# Stable Baselines3 튜토리얼 - Callbacks

이 튜토리얼은 Stable Baselins3 라이브러리의 공식 튜토리얼과 예제 코드를 참고/번역하여 작성되었습니다.

출처 : [https://github.com/Stable-Baselines-Team/rl-colab-notebooks](https://github.com/Stable-Baselines-Team/rl-colab-notebooks)

Stable-Baselines3 Github: https://github.com/DLR-RM/stable-baselines3

공식 문서: https://stable-baselines.readthedocs.io/en/master/

공식 문서(Callbacks): https://stable-baselines3.readthedocs.io/en/master/guide/callbacks.html


## Callback 이란?

일반적으로 callback 함수는 특정 이벤트나 조건이 발생했을 때 호출되는 함수입니다.

Stable Baselines3에서 callback은 훈련 과정에서 호출하여 훈련 중에 RL 모델의 내부 상태에 접근할 수 있습니다.

이를 통해 모니터링, 자동 저장, 모델 조작, 진행률 표시 등을 할 수 있습니다.

wrapper와 마찬가지로 custom callback을 만들어서 사용할 수 있습니다.

이 튜토리얼에서는 대표적인 callback 사용법을 살펴보겠습니다.

In [1]:
import stable_baselines3

## 1. CheckpointCallback

`CheckpointCallback`은 훈련 중에 모델을 저장하는 callback입니다.

- 매 `save_freq` step 마다 모델을 저장합니다.
- `save_replay_buffer`를 통해 replay buffer를 저장할 수 있습니다.
- `save_vecnormalize`를 통해 normalized observation, reward를 저장할 수 있습니다.

In [2]:
from stable_baselines3 import SAC
from stable_baselines3.common.callbacks import CheckpointCallback

log_dir = "./tmp/logs/checkpoint"

# Save a checkpoint every 1000 steps
checkpoint_callback = CheckpointCallback(
    save_freq=1000,
    save_path=log_dir,
    name_prefix="rl_model",
    save_replay_buffer=True,
    save_vecnormalize=True,
)

model = SAC("MlpPolicy", "Pendulum-v1")
model.learn(2000, callback=checkpoint_callback)

<stable_baselines3.sac.sac.SAC at 0x1340bb5d0>

## 2. EvalCallback

`EvalCallback`은 훈련 중에 모델을 평가하는 callback입니다.

- 매 `eval_freq` step 마다 모델을 평가합니다.
- `best_model_save_path`를 통해 최고 성능의 모델을 저장할 수 있습니다.
- `log_path`를 통해 결과를 저장할 수 있습니다.

In [3]:
import gymnasium as gym

from stable_baselines3 import SAC
from stable_baselines3.common.callbacks import EvalCallback
from stable_baselines3.common.logger import configure


train_env = gym.make("Pendulum-v1")
# Separate evaluation env
eval_env = gym.make("Pendulum-v1")

model = SAC("MlpPolicy", train_env, verbose=1)

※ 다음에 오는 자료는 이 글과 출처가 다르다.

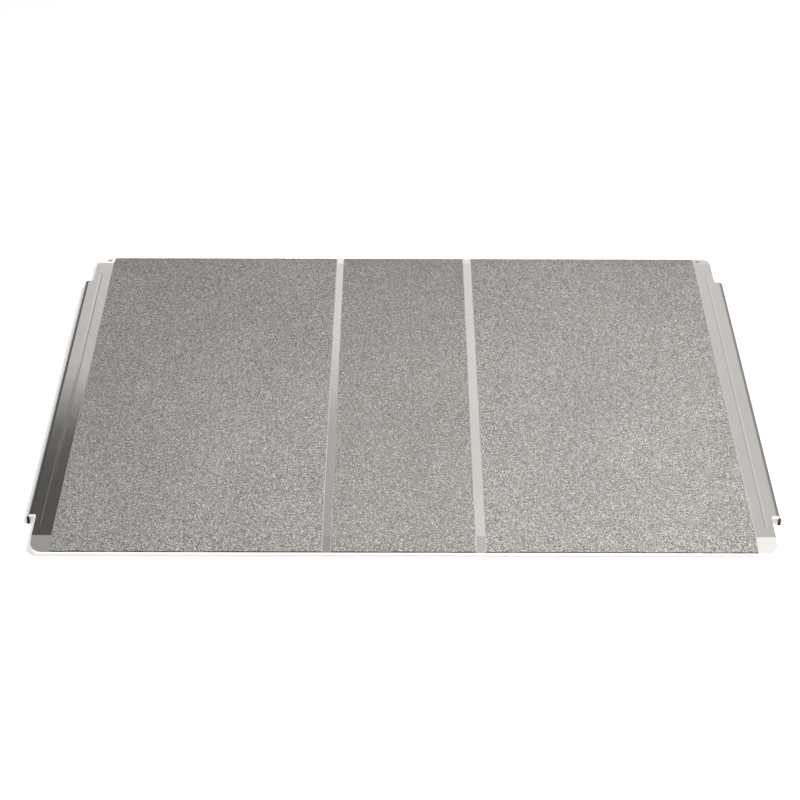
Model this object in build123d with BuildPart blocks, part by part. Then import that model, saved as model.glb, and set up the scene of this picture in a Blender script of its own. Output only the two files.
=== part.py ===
from build123d import *
from math import cos, radians, sin, tan
import os

# Portable aluminium loading ramp. Millimetres, +Z up, +X to the right, +Y from the near lip, where
# a wheel drives on, to the far lip, which rests on the step. The ramp stands level on the bottoms
# of its side flanges, with the origin on that surface under its middle. Its two support legs are
# folded up into the space under the deck.

# Deck: one bent sheet
ramp_width = 813.0           # outside the side flanges
ramp_length = 610.0          # from tip to tip of the lips
deck_height = 12.7           # flange bottoms to the sheet's top face
plate_t = 3.2                # sheet thickness
side_bend_r = 6.0            # outside radius of the flange bends
lip_run = 22.0               # level length of each end lip
lip_angle = 14.0             # degrees each lip slopes down
lip_bend_r = 8.0             # radius of the lip bends on the top face
lip_corner_r = 13.0          # rounded corners of the lips
near_setback = 58.0          # near tip to the flange's end
far_setback = 66.0           # far tip to the flange's end
notch_inset = 11.3           # flange's outside to the lip's side
notch_r = 3.0                # inner corner of each notch

# Pressed line along each side of the deck
mark_inset = 19.5            # in from the flange's outside
mark_near_gap = 37.0         # near lip's tip to the line's end
mark_far_gap = 49.0          # far lip's tip to the line's end
mark_tool_r = 14.0           # radius of the tool that pressed it
mark_depth = 0.12

# Screw holes in the far lip
lip_hole_r = 2.75
lip_hole_spread = 760.0      # centre to centre

# Grit tapes, laid over the deck and both lips
tape_t = 0.9
side_tape_w = 288.0
centre_tape_w = 154.6
strip_left_w = 8.3           # bare strip between the left and centre tapes
strip_right_w = 9.4          # bare strip between the centre and right tapes
tape_end_gap = 0.3           # tape end to the lip's tip

# Hat-section stiffeners under the deck
rib_pitch = 130.0            # centre to centre
rib_end_gap = 68.0           # lip's tip to the rib's end
rib_t = 2.0
rib_web_w = 30.0
rib_foot_w = 10.0            # each welded edge
rib_height = 8.2
rib_end_slope = 45.0         # degrees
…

log_dir = "./tmp/logs/eval"

# $ tensorboard --logdir ./examples/tmp/logs/eval 로 tensorboard 실행
new_logger = configure(log_dir, ["stdout", "csv", "tensorboard"])
model.set_logger(new_logger)

# Use deterministic actions for evaluation
eval_callback = EvalCallback(eval_env, best_model_save_path=log_dir,
                             log_path=log_dir, eval_freq=500, n_eval_episodes=5,
                             deterministic=True, render=False)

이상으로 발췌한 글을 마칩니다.